エマヌエーレ: はい。僕たちカイゾク・プレス社としてはそれについて考慮していて、2018年にはニュースをお知らせできます。僕は、僕たちが転換点にいると確信し続けています。紙はデジタルに道を譲りました。その道はまもなくウールに譲られることでしょう。ウールこそが未来です。その間に、僕たちはすでにデジタル配信を開始しており、僕たちのオンラインショップ(http://mutantsandmasterminds.it/ および http://kaizokupress.it/)では、紙でも購入することができます。Drivethrurpg*9 でも購入できます。さらに、Terra dei Giochi(僕たちと提携している数少ないショップのうちのひとつ)では、Webサイト terradeigiochi.it 上で、ミュータント・アンド・マスターマインドのために作られた数多くの素材(公式・非公式ともに)を取り扱っています。
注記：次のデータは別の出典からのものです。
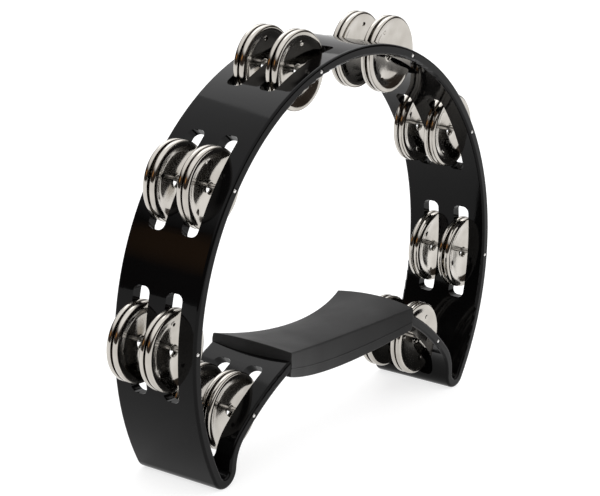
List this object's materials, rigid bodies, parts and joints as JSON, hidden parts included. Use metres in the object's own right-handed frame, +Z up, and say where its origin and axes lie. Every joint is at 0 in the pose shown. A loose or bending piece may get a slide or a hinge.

また、昨年12月にはイタリアで作られた最初のアドベンチャーが出版されました(無料)。なんとあのLegion (ああ、Legione!懐かしい!)の著者、ダニーロモレッティ(Danilo Moretti)によって書かれました。

ルイージ: これからの計画はありますか?すでに作業場に置かれている仕事はありますか?

ミルコ: たくさんのプロジェクト、アイデアだけでなく、他のチームとのコラボレーションや共同制作もあります。カイゾク・プレス社として、現時点では、ジョン・コヴァリック(John Kovalic)によって描かれた『子供たちを食べるコボルドたち』という、ビールとポテトチップから生まれた最初のRPGが作業場に置かれています!その後には、もっと古典的なほうへ移って、M&Mとメガ・アドベンチャーのための一組のエキスパンションと、すでにアメリカで販売されているD&D第5版のためのダンジョン・エポック『Rappan Athuk』の翻訳を行います。端的に言えば、僕たちの名前を信じてください(『Kaizoku』は日本語で『海賊』を意味します)。僕たちは新しい手法の出版で、みなさんを驚かせます(とにかく買って買って、買ってください!できれば、僕たちのサイトで)。

ルイージ: あなたがたのこれからの意欲に感謝を!

出典: https://nerdando.com/2018/02/01/ce-dietro-ledizione-italiana-mutants-masterminds/

*1:クリス・プラマス(Chris Pramas)、グリーン・ローニン(Green Ronin)の代表。RPG以外に食べ物、ウォーゲーム、パンク音楽、ドナルド・トランプとその支持者をからかうことの4つに情熱を燃やしている

*2:訳注: 1990年に発売されたアメコミ

*3:ルッカゲームズ。イタリア最大のアニメ・ゲーム・漫画イベント。年一回ルッカ市で開催される。

*4:イタリアの切手。描かれていたペルーとエクアドル間の国境に誤りがあり、訂正版が印刷された。

*5:ダンジョンズ&ドラゴンズ・スターターキットのこと

*6:ミュータント・アンド・マスターマインド、True20 などのゲームデザイナー。

*7:訳注: 1974年に誕生したダンジョンズ&ドラゴンズのこと。